[Entries with parts and joints]
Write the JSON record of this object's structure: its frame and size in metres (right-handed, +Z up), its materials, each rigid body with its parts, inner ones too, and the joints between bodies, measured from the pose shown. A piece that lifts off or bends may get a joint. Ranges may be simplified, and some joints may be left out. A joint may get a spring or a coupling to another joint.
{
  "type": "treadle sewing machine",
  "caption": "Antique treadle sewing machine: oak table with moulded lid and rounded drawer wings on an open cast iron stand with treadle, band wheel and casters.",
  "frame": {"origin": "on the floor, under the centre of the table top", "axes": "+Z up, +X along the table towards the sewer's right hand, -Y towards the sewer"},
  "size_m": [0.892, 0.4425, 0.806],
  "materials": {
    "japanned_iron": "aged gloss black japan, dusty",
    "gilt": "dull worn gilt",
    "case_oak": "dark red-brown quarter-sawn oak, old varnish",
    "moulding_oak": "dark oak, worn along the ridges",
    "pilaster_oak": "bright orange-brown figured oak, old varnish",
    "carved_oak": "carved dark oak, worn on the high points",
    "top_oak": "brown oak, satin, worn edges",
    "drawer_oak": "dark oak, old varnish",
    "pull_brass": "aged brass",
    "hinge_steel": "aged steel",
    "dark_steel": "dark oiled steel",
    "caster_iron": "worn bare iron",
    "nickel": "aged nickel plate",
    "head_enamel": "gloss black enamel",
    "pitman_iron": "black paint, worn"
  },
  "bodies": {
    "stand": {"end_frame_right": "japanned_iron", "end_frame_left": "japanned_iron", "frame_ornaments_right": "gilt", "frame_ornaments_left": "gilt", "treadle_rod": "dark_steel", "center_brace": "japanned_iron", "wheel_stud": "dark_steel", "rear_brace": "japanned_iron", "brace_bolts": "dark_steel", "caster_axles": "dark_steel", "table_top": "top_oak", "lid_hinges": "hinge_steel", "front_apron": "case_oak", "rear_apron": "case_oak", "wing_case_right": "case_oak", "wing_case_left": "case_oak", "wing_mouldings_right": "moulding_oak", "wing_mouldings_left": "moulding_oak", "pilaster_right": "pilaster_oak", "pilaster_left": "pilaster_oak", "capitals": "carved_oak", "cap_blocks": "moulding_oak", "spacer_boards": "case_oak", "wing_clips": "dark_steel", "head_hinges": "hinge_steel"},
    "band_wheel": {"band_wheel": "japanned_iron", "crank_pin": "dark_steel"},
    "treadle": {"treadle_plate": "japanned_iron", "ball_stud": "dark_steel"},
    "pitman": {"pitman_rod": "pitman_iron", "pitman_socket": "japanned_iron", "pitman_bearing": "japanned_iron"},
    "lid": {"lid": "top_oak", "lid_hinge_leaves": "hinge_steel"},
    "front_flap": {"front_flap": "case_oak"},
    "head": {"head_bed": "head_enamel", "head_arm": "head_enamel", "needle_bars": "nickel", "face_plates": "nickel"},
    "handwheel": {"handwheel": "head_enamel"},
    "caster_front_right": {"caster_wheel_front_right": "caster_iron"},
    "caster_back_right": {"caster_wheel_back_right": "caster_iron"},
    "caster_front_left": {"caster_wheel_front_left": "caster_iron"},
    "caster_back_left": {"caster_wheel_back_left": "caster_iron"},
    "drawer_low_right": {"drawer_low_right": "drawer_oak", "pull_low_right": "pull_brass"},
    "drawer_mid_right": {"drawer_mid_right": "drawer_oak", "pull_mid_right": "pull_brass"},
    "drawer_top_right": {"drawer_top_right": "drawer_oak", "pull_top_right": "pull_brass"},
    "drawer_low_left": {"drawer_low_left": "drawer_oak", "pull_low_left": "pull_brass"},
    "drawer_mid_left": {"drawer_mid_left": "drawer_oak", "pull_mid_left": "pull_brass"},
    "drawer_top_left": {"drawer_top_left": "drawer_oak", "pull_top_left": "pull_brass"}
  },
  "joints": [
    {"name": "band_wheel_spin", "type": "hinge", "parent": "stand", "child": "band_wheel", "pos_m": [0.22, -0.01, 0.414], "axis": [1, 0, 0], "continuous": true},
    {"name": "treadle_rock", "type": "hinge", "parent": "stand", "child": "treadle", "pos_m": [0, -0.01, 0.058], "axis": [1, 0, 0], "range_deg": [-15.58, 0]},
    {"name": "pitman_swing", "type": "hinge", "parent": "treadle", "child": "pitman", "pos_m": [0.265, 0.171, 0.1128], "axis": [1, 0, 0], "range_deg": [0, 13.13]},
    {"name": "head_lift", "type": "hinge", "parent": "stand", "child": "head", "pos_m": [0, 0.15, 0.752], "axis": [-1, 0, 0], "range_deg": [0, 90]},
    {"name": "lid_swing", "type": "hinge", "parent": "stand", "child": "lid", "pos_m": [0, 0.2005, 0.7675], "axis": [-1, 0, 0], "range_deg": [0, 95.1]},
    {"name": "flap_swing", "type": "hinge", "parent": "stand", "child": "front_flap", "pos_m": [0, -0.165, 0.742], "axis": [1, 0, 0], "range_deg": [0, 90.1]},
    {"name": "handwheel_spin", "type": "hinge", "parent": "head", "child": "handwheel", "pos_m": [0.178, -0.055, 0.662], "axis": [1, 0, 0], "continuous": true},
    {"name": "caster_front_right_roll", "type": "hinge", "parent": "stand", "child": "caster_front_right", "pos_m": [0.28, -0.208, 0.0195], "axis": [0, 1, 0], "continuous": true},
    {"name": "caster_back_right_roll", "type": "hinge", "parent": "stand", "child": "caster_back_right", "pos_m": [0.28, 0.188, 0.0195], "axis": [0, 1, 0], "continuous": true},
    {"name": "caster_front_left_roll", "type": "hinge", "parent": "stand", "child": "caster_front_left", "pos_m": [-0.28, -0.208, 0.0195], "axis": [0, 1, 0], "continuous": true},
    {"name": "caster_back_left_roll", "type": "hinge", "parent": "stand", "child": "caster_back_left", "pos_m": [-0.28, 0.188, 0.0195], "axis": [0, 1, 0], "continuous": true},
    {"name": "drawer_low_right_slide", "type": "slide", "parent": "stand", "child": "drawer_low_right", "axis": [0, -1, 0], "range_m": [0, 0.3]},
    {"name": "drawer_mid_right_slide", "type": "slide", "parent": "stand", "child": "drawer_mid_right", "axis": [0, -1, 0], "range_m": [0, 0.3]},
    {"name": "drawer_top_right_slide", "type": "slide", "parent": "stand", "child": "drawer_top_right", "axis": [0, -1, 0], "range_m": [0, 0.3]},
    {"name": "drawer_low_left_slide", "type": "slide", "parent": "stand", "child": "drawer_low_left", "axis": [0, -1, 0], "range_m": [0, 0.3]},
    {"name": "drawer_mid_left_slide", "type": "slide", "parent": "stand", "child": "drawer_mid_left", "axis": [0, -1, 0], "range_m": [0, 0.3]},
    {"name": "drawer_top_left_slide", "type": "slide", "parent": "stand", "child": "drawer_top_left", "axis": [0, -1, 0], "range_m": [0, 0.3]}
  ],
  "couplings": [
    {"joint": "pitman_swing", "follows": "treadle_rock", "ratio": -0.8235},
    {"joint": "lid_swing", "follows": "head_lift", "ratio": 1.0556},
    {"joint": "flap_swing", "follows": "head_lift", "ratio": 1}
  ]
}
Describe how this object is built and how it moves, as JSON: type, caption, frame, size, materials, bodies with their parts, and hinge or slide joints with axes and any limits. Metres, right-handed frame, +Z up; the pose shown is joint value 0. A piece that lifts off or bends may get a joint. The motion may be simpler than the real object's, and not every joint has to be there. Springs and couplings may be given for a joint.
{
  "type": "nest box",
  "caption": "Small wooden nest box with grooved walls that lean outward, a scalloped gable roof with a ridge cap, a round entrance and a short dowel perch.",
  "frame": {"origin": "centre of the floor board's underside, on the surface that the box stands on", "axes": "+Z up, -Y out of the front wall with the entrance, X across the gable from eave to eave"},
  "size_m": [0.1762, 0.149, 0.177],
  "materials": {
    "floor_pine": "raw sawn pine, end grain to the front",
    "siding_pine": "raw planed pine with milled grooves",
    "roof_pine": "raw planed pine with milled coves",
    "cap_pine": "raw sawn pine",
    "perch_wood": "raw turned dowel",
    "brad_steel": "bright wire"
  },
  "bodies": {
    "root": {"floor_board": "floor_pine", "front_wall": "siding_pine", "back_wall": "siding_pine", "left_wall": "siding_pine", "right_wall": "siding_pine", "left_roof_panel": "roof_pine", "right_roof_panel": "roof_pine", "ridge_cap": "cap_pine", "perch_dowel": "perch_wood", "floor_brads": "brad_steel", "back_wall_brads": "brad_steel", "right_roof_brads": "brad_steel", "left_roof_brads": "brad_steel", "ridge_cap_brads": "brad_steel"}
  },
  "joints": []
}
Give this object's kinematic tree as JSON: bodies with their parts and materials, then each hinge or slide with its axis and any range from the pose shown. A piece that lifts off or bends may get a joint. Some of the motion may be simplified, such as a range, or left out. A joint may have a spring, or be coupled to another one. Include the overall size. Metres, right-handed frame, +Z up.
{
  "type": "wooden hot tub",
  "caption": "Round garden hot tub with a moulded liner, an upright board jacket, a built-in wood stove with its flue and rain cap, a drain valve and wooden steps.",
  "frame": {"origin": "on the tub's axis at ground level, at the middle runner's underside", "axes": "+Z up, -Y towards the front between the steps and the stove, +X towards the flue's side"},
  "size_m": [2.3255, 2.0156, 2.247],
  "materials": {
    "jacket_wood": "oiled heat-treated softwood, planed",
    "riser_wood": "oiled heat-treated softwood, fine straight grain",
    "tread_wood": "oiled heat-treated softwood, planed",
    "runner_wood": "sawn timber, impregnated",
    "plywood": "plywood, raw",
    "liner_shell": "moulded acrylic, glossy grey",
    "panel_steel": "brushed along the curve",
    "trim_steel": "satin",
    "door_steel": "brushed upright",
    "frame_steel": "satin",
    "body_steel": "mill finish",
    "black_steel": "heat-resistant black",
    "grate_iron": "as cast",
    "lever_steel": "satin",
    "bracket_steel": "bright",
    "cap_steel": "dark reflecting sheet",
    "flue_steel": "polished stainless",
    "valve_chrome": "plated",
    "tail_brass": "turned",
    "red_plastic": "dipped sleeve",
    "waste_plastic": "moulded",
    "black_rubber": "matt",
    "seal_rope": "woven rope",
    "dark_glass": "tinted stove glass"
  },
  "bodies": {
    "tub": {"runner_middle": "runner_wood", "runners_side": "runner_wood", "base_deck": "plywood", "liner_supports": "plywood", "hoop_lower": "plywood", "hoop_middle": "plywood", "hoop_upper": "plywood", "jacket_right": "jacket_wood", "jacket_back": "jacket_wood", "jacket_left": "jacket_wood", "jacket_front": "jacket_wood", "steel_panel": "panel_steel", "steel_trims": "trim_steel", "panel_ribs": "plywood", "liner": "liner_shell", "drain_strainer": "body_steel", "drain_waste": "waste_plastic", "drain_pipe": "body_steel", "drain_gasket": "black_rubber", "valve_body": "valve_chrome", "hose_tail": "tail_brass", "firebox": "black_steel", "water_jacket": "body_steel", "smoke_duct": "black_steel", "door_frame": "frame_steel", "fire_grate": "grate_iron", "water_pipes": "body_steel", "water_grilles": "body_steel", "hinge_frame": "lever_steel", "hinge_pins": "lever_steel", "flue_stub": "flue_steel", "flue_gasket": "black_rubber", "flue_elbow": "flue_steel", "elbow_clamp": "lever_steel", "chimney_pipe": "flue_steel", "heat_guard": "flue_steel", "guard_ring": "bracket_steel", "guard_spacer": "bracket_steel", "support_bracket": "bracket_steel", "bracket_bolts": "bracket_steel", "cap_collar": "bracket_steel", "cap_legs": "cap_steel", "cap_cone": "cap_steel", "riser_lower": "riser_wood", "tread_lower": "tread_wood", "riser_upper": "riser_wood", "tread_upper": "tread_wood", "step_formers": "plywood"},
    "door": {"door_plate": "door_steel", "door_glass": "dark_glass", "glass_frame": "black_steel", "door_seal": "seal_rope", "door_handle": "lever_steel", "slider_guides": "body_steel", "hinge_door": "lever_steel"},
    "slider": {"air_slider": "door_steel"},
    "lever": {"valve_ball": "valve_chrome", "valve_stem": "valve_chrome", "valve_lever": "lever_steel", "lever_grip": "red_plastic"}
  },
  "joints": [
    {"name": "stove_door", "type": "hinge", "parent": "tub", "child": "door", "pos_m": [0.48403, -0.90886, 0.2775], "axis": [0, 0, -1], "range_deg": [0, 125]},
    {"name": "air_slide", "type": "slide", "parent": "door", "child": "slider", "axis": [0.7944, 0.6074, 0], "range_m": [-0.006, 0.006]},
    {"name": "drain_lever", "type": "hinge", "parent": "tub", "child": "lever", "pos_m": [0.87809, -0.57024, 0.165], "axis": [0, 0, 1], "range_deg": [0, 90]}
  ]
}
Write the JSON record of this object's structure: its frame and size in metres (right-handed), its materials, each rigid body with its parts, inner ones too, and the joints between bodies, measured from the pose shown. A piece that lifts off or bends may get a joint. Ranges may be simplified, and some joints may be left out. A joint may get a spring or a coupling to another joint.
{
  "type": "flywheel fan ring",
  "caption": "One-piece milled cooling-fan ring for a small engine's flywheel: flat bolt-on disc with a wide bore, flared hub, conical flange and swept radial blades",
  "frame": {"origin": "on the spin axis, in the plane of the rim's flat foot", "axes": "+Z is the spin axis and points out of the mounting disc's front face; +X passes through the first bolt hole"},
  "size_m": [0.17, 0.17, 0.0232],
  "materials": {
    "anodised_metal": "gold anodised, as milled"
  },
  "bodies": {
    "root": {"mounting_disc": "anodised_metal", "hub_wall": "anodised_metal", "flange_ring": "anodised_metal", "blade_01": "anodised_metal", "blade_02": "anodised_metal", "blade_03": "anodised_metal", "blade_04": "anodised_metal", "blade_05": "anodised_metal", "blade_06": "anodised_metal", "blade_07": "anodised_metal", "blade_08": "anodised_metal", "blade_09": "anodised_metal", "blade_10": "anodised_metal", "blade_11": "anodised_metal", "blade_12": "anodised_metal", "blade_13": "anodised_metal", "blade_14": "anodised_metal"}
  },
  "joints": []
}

TASK STATEMENT
Repeat word for word each line from the one with "metres (right-handed), its" to the end of the records above, inclusive.

COMPLETED TASK
Write the JSON record of this object's structure: its frame and size in metres (right-handed), its materials, each rigid body with its parts, inner ones too, and the joints between bodies, measured from the pose shown. A piece that lifts off or bends may get a joint. Ranges may be simplified, and some joints may be left out. A joint may get a spring or a coupling to another joint.
{
  "type": "flywheel fan ring",
  "caption": "One-piece milled cooling-fan ring for a small engine's flywheel: flat bolt-on disc with a wide bore, flared hub, conical flange and swept radial blades",
  "frame": {"origin": "on the spin axis, in the plane of the rim's flat foot", "axes": "+Z is the spin axis and points out of the mounting disc's front face; +X passes through the first bolt hole"},
  "size_m": [0.17, 0.17, 0.0232],
  "materials": {
    "anodised_metal": "gold anodised, as milled"
  },
  "bodies": {
    "root": {"mounting_disc": "anodised_metal", "hub_wall": "anodised_metal", "flange_ring": "anodised_metal", "blade_01": "anodised_metal", "blade_02": "anodised_metal", "blade_03": "anodised_metal", "blade_04": "anodised_metal", "blade_05": "anodised_metal", "blade_06": "anodised_metal", "blade_07": "anodised_metal", "blade_08": "anodised_metal", "blade_09": "anodised_metal", "blade_10": "anodised_metal", "blade_11": "anodised_metal", "blade_12": "anodised_metal", "blade_13": "anodised_metal", "blade_14": "anodised_metal"}
  },
  "joints": []
}